* EXERCISE GOAL
Please output exactly the lines of the material from the first through the line containing "return node", and nothing more.

* GIVEN MATERIAL

————

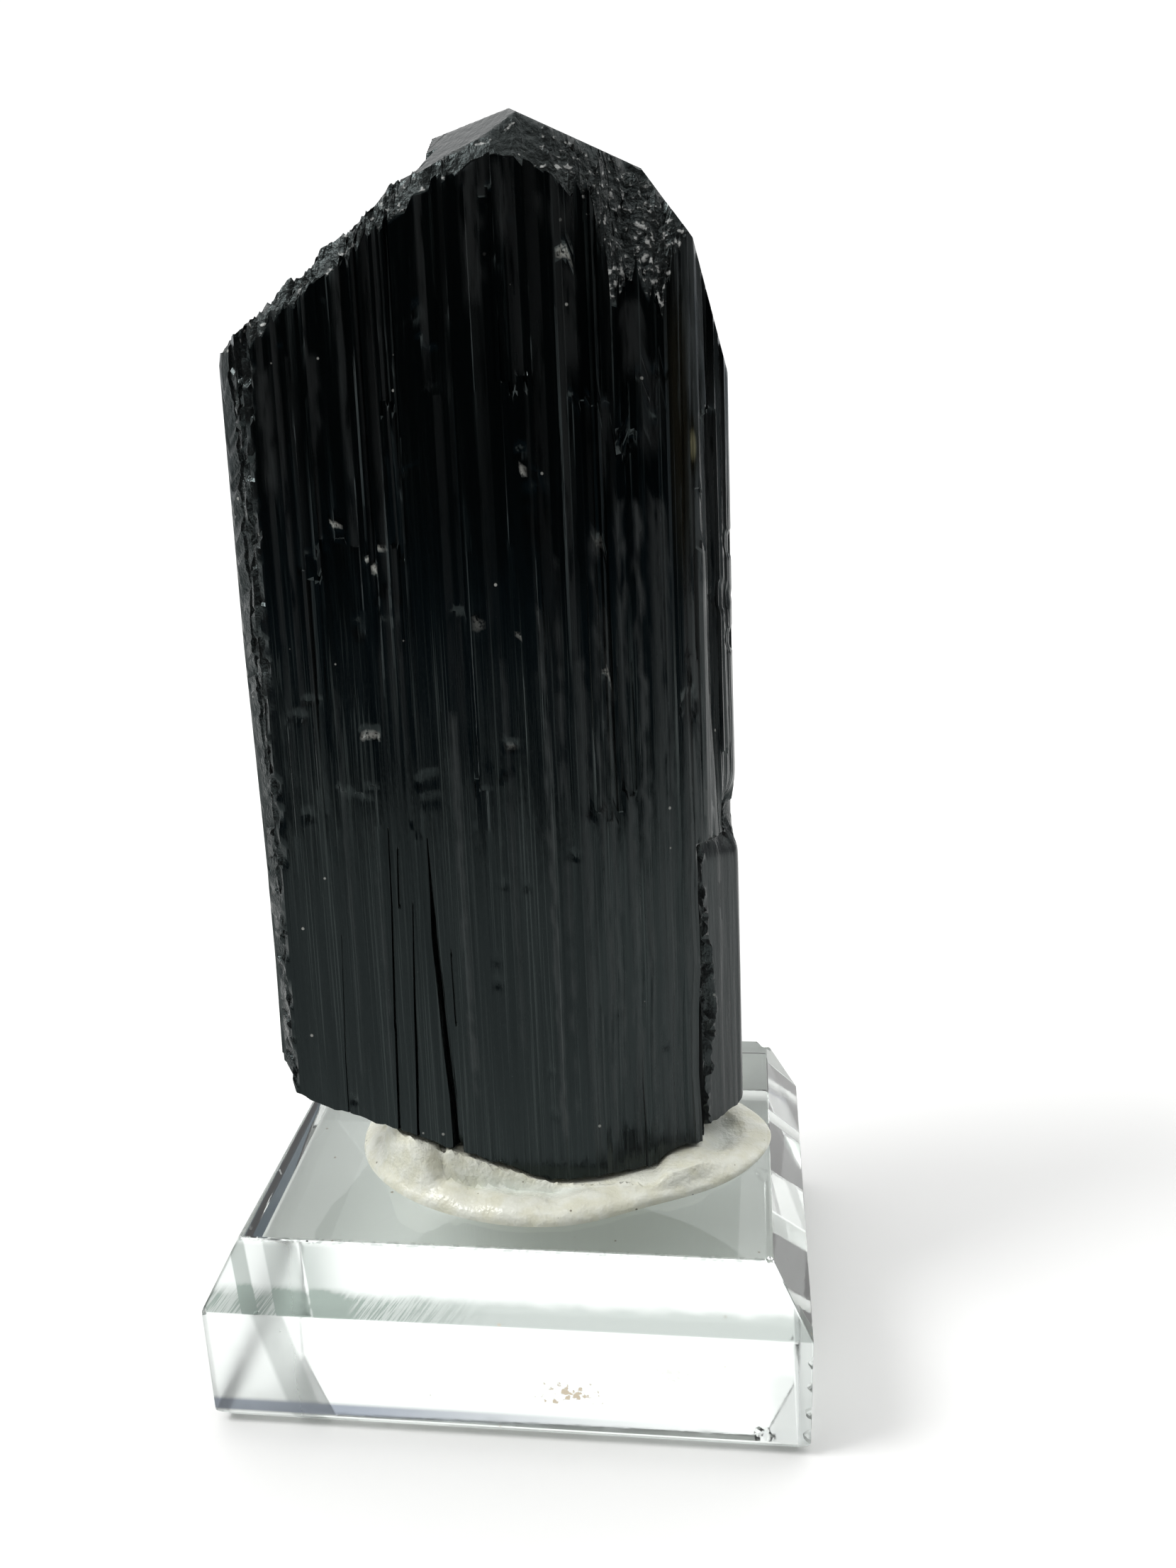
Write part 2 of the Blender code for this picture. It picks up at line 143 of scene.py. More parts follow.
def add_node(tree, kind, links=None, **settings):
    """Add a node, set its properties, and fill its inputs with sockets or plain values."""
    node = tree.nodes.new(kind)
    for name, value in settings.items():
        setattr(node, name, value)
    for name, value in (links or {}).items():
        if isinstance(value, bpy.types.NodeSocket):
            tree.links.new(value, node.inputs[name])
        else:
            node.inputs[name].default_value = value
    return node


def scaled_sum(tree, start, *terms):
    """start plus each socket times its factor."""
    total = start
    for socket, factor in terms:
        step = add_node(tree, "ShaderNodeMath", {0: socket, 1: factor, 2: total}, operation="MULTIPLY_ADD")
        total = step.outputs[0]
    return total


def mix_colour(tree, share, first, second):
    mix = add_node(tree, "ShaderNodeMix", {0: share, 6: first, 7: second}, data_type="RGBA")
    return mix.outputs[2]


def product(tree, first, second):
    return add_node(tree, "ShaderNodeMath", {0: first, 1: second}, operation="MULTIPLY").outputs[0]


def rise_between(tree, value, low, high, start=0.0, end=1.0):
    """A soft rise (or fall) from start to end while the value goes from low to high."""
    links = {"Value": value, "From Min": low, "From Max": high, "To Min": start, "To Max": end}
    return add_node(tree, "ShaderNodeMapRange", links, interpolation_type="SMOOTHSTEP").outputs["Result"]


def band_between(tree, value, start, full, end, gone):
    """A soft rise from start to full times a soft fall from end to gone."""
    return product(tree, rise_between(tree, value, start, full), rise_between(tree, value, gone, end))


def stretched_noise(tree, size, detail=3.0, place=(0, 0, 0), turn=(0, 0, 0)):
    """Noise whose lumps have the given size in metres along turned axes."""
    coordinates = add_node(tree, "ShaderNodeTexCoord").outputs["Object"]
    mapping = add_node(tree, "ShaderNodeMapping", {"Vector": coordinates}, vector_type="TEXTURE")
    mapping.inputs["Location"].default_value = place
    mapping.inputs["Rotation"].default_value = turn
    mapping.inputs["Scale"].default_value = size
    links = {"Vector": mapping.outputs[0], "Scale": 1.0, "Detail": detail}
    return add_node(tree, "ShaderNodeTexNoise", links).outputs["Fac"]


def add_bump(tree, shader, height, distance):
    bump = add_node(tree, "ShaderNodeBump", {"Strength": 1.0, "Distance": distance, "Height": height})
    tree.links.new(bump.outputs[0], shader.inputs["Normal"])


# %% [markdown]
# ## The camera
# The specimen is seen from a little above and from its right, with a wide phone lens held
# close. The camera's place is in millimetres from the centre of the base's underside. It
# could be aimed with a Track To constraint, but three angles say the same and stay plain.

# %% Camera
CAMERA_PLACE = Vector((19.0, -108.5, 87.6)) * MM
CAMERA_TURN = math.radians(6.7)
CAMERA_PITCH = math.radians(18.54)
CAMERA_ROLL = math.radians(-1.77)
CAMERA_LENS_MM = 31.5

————

* FINAL RESULT
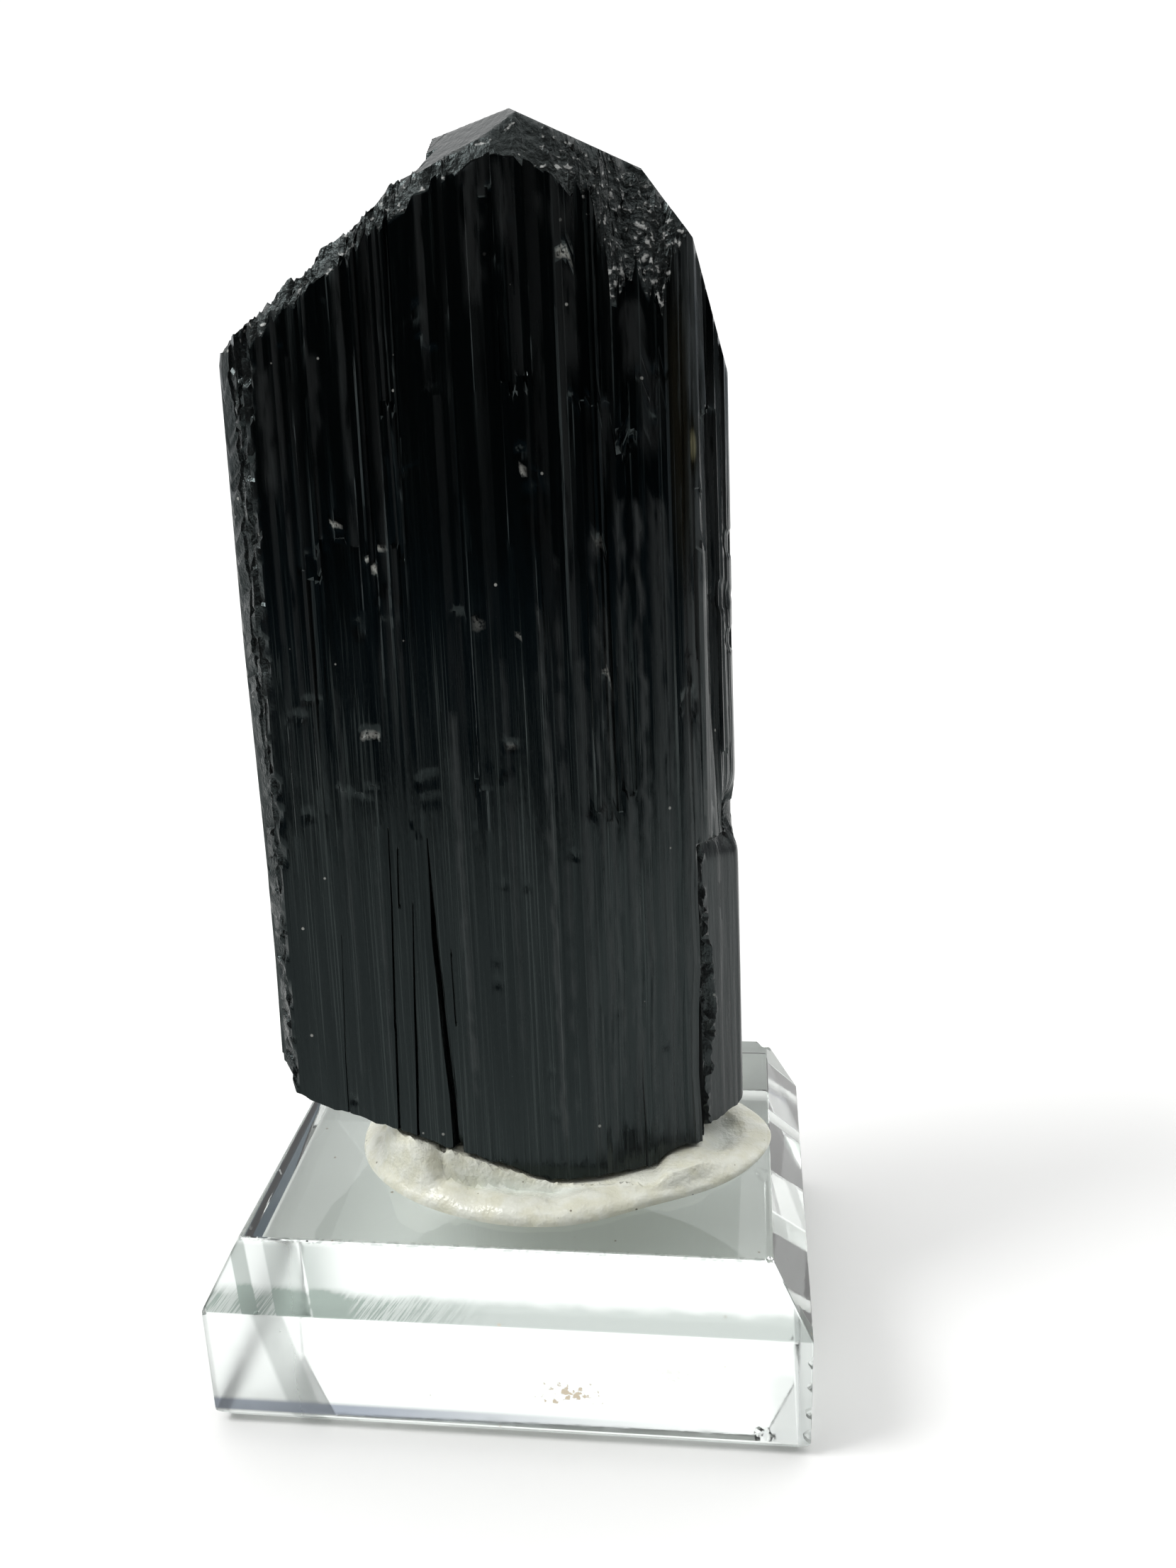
Write part 2 of the Blender code for this picture. It picks up at line 143 of scene.py. More parts follow.
def add_node(tree, kind, links=None, **settings):
    """Add a node, set its properties, and fill its inputs with sockets or plain values."""
    node = tree.nodes.new(kind)
    for name, value in settings.items():
        setattr(node, name, value)
    for name, value in (links or {}).items():
        if isinstance(value, bpy.types.NodeSocket):
            tree.links.new(value, node.inputs[name])
        else:
            node.inputs[name].default_value = value
    return node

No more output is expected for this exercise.